Mr Jabangwe said some of the companies were affected after banks they used such as Interfin were closed before their acquittal documents were processed, adding the list needed to be scrutinised.

“We should separate outstanding issues of trade and what we call externalisation,” he said.

“There is no way over 1 000 companies can externalise money. Cases of some companies with figures around $20 000 need to be relooked at.”

Externalisation is capital flight where money leaves financial markets through legal or illegal channels.

Money can be externalised legally through formal trade, where an industrialist or a mining company completes CD1 acquittal forms and is supposed to bring back the money after selling the products to foreign markets.

In most cases, that money has not been returned into the country because there is under-invoicing of the export receipts.

The money can also be externalised illegally through money laundering and transfer pricing.

Economic analyst Dr Farai Mugano said the biggest externalisers in Zimbabwe are not private individuals, but private companies.

He said through transfer pricing, money was externalised in three ways.

“The first one is when buying, say, machinery, the firm gets a higher invoice of, say, $3 million instead of $1 million that it presents to the bank,” said Mr Mugano. “In Africa, we trade in over 10 000 products and some banks may not have the capacity to analyse all the transactions.

“The second one is when exporting, the company may get a lower invoice not reflecting the correct value of the goods. Lastly, especially under the previous dispensation, some individual politicians would also do it corruptly. The Central Bank would be asked to clear the transactions, with no questions being asked.

“The laws to curb abuse of facilities are there, but there was no political will to enforce them, resulting in politicians using force on the RBZ officials and the Governor’s hands were tied.”

Dr Mugano said the central bank might have lacked capacity to deal with externalisation through transfer systems.

“There are economists at the central bank and not industrial scientists to scrutinise the materials companies want to buy,” he said.

“If a company brings an invoice to buy chemicals from China, there should be some scientists who advise if there are alternative sources where the country will get the materials at a lesser price.

“The Zimbabwe Revenue Authority has the same challenge. These institutions need specialised skills.”

In the process of bringing back the money, there a number of bottlenecks that can be experienced.

Some of the people will claim they spent the money to clear debts or buy some materials, making it difficult for them to bring it back.

Analysts say some of the externalisers used the money to buy immovable properties and these at times take time to liquidate and send the money home.

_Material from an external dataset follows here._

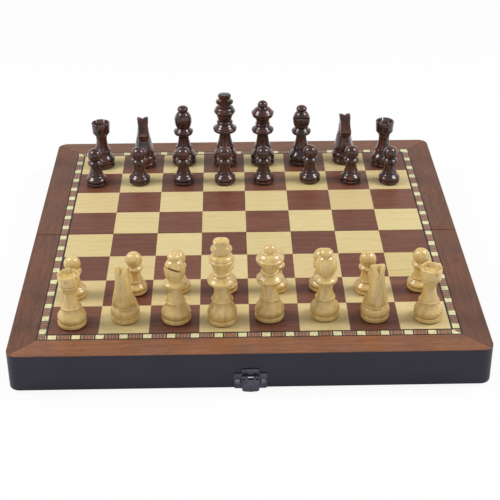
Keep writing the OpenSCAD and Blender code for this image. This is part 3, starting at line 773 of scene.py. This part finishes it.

“There is also a crop of arrogant people who will say they will not support the current Government and will never bring back the money,” said Dr Mugano.

“To solve this problem, remedial measures are needed and Government needs to be practical every time.”

Dr Mugano said there were massive benefits to be derived from the externalised money, chief among them being the improvement in the liquidity situation.

“This money is as good as capital injection into the economy and $1,8 billion will improve the performance of the economy 9,43 times,” he said.

“The money is hard currency. When it is wired into the individual’s bank account, the money physically comes just like the movement of money through Western Union.”